С Россией все иначе. Страны, которым удалось построить нормальное демократическое общество, зачастую являются нашими геополитическими конкурентами, тогда как страны, олицетворяющие наши внутренние проблемы (коррупцию, клановость, социальное иждивенчество), никакой внешнеполитической угрозы для России не представляют. Вряд ли можно всерьез опасаться Белоруссии, Казахстана или Северной Кореи. Поэтому в России достаточно сложно пугать общество внешней угрозой недемократических режимов и перенимать идеи и институты наших геополитических конкурентов.

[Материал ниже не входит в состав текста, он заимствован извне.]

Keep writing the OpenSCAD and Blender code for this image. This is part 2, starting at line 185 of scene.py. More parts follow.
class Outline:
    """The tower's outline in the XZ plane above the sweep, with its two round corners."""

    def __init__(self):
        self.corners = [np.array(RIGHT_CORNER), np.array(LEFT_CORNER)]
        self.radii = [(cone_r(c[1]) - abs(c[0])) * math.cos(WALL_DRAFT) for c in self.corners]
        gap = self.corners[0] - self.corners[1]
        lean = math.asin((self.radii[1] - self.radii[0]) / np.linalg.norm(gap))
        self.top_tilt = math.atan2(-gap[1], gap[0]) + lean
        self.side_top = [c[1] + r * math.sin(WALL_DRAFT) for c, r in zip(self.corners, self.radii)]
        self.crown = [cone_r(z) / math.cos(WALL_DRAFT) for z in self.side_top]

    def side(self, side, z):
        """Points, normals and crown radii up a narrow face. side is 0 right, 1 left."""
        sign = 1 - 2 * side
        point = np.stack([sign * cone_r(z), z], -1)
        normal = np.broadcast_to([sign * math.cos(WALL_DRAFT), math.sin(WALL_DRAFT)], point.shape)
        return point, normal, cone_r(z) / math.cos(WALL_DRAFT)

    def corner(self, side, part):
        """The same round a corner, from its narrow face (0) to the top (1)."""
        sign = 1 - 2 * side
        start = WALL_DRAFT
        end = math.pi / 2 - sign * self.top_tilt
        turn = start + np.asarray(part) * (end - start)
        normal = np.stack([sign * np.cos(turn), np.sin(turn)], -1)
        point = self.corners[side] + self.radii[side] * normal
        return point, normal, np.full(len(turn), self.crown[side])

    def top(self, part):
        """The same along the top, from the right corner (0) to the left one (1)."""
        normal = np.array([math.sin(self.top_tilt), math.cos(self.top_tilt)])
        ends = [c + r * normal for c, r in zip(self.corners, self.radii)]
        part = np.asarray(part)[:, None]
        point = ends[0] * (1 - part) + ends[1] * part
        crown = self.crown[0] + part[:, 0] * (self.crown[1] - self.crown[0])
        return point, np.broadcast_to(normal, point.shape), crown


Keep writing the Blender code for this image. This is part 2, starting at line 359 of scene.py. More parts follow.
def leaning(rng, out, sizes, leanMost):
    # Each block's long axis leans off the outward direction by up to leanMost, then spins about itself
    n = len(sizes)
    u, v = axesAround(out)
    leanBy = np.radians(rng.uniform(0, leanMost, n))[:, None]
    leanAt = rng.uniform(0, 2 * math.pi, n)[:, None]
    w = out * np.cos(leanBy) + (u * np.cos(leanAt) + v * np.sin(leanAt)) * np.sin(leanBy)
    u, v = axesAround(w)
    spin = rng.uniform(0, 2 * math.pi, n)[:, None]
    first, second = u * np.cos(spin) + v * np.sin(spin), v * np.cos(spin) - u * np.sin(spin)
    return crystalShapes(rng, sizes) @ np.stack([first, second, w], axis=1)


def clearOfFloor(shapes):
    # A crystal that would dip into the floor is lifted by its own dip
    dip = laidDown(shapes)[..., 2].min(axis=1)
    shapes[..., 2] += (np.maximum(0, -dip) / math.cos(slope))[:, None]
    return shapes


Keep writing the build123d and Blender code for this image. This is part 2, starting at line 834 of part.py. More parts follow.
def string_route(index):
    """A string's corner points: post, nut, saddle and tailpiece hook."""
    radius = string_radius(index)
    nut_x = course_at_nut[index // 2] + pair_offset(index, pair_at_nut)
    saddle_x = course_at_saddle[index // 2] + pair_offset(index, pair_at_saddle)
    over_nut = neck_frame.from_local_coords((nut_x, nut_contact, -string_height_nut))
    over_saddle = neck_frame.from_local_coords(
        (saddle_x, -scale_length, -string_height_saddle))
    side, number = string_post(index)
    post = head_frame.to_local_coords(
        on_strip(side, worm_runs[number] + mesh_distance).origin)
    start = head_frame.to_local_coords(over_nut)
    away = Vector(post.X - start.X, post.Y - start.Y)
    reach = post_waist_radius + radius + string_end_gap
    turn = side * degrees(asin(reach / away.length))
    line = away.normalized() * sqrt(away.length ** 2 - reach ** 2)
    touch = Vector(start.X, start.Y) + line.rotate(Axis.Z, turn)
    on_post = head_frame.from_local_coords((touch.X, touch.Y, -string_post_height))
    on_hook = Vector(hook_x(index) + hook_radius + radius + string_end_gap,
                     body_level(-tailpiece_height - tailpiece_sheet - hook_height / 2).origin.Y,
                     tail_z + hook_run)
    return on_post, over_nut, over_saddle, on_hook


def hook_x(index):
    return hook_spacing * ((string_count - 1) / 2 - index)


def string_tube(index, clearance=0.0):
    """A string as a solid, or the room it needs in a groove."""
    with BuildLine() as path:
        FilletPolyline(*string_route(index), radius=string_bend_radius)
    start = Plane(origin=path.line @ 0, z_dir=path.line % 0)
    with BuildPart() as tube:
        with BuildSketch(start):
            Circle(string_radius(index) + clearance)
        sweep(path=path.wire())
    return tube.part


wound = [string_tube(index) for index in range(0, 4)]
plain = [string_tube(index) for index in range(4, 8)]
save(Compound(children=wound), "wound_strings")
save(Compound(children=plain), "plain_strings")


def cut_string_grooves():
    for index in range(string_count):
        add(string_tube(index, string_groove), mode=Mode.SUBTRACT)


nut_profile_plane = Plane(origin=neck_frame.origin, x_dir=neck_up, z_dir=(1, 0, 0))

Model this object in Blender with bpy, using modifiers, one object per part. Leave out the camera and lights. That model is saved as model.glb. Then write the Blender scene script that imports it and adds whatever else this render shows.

В-пятых, движущей силой модернизации («тихой революции») в Великобритании были налогоплательщики. Национальная ассоциация налогоплательщиков и прочие организации, объединявшие средний класс, способствовали сплочению праворадикальной оппозиции. Они практиковали различного рода акции, направленные на срыв стачек, стали активно вмешиваться в трудовые конфликты на стороне предпринимателей против гегемонии профсоюзов.
В России драйвером изменений, скорее всего, станет молодежь. Это сопряжено с большими рисками. Если протест среднего класса — это протест людей, уважающих собственность, то протест молодежи в большей мере ориентирован на «бунт ради бунта». Британские налогоплательщики 1970-х сильно непохожи на российских футбольных фанатов. Движущая социальная сила общественных движений во многом формирует повестку для реформ и революций. Радикальные преобразования, как правило, осуществляются при расколе общества. Если линия разлома отделяет некомпетентных чиновников, коррумпированных судей и «правоохранителей» присосавшегося к бюджету полугосударственного бизнеса от мелкого и среднего бизнеса и молодежи, не желающей или не могущей встроиться в коррупционную вертикаль, то повестка для преобразований одна. Если же линия разлома идет на противопоставлении русских и нерусских, повестка совершенно другая. И последняя мне сильно не нравится.